* BEGIN GIVEN DATA *

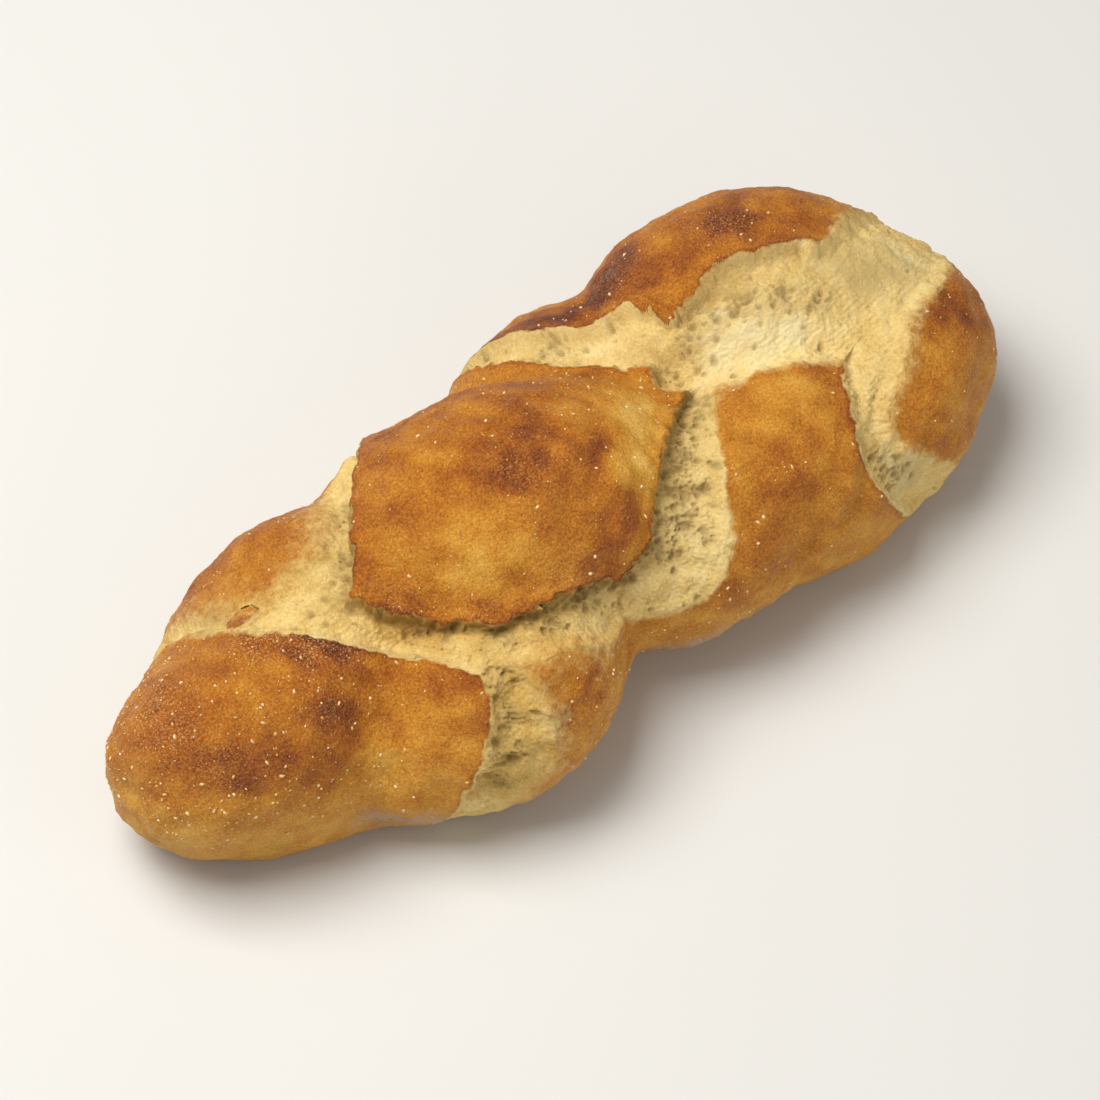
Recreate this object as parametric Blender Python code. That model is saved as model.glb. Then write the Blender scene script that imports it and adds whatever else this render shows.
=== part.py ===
"""A plaited loaf of white bread, built as one closed solid that stands on a flat base.

Three strands of dough swing from side to side and cross over each other along the loaf. Each
is a smooth chain of balls, fatter at its lobes. The loaf is the soft union of the three and a
low sole that joins them underneath, cut flat where it stood in the oven.
Browned crust covers the swollen strands. Between them the dough tore open as it rose, in
bands that lie lower than the crust and have a raised lip where the crust broke sharply.
"""

import bpy
import numpy as np

MM = 0.001

# The plait. Three strands swing from side to side along the loaf and cross one over another.
# Lengths are in millimetres, along the loaf (x), across it (y, towards the back) and up (z).
LEFT_TIP = 150.0
RIGHT_TIP = 131.0
TIP_INSET = 24.0
ROUNDNESS = 2.5
STRAND_SWING = 24.0
STRAND_LIFT = 8.0
STRAND_RADIUS = 28.0
STRAND_HEIGHT = 27.0
TIP_HEIGHT_SHARE = 0.8
LEFT_TIP_SHARE = 0.5
RIGHT_TIP_SHARE = 0.75
LOBE_STEP = 60.0
FRONT_START = 315.0
BACK_START = 135.0
OUTER_PITCH = 34.0
# Lobes, where a strand comes over the top, in their order along the loaf. They take the three
# strands in turn. Each has its x, how far it is moved to the back and up, how much fatter
# it is, and the reach of that along the loaf.
LOBES = {
    "front left": (-108, 10, 4, 3, 32),
    "back left": (-75, 5, 0, 2, 28),
    "front small": (-45, -11, -4, 1, 24),
    "middle": (-22, -14, 8, 12, 36),
    "front right": (42, -2, -2, 2, 32),
    "back right": (82, 6, 7, 8, 34),
    "right end": (104, -6, 0, 3, 28),
}
# Places between the lobes that are fuller or slimmer, in the same terms after the strand's number
UNEVEN = {
    "strip behind the middle": (2, 22, 13, 4, 3, 20),
    "waist in front": (1, -10, 14, 0, -3, 18),
    "slim front left": (2, -85, 7, 0, 0, 18),
    "full front right": (1, 66, -11, -2, 6, 18),
    "full back end": (2, 106, 4, 0, 2, 18),
    "left tip": (0, -128, 8, 2, 0, 14),
    "under the left tip": (2, -126, 3, 0, -6, 16),
}
# The sole, a low core under the strands that keeps the underside flat between them
SOLE_FIRST_X = -112.0
SOLE_LAST_X = 104.0
SOLE_HEIGHT = 12.0
SOLE_RADIUS = 24.0
SOLE_TIP_SHARE = 0.6
BALLS_PER_STRAND = 96
PLACE_STEPS = 400
STRAND_BLEND = 8.0
BASE_ROUNDING = 5.0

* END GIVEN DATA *

• [WHAT TO WORK ON] Copy out each line of the data containing the string "that".

• [EXPECTED ANSWER]
Recreate this object as parametric Blender Python code. That model is saved as model.glb. Then write the Blender scene script that imports it and adds whatever else this render shows.
"""A plaited loaf of white bread, built as one closed solid that stands on a flat base.
low sole that joins them underneath, cut flat where it stood in the oven.
bands that lie lower than the crust and have a raised lip where the crust broke sharply.
# it is, and the reach of that along the loaf.
# Places between the lobes that are fuller or slimmer, in the same terms after the strand's number
# The sole, a low core under the strands that keeps the underside flat between them